Reproduce each line of the listing exactly.

==== MATERIAL ====

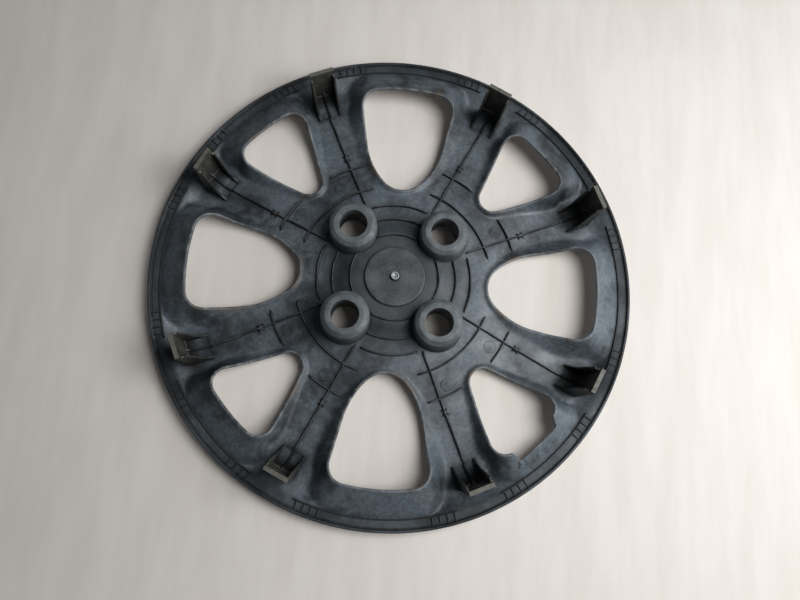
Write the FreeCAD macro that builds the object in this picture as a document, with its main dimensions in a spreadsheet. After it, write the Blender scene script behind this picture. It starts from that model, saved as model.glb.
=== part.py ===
"""Wheel cover for a 14 inch road wheel, lying face down with its back upwards.

Frame: origin on the resting plane under the cover's centre, +Z up out of the
cover's back. The four lug sleeves stand on the diagonals, so the large
windows lie on +X, +Y, -X and -Y and the small ones on the diagonals.
Lengths are in millimetres and angles in degrees.
"""
import FreeCAD, Part
import math
import os
import Sketcher
from FreeCAD import Placement, Rotation, Vector

UP = Vector(0, 0, 1)
ORIGIN = Vector(0, 0, 0)
QUARTERS = (0, 90, 180, 270)

doc = FreeCAD.newDocument("wheel_cover")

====

■ **THE RESULT**:
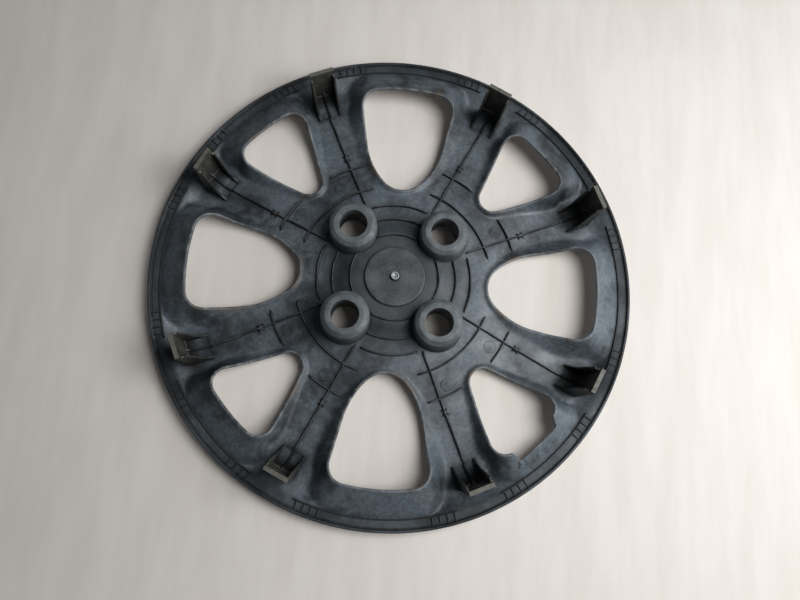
Write the FreeCAD macro that builds the object in this picture as a document, with its main dimensions in a spreadsheet. After it, write the Blender scene script behind this picture. It starts from that model, saved as model.glb.
=== part.py ===
"""Wheel cover for a 14 inch road wheel, lying face down with its back upwards.

Frame: origin on the resting plane under the cover's centre, +Z up out of the
cover's back. The four lug sleeves stand on the diagonals, so the large
windows lie on +X, +Y, -X and -Y and the small ones on the diagonals.
Lengths are in millimetres and angles in degrees.
"""
import FreeCAD, Part
import math
import os
import Sketcher
from FreeCAD import Placement, Rotation, Vector

UP = Vector(0, 0, 1)
ORIGIN = Vector(0, 0, 0)
QUARTERS = (0, 90, 180, 270)

doc = FreeCAD.newDocument("wheel_cover")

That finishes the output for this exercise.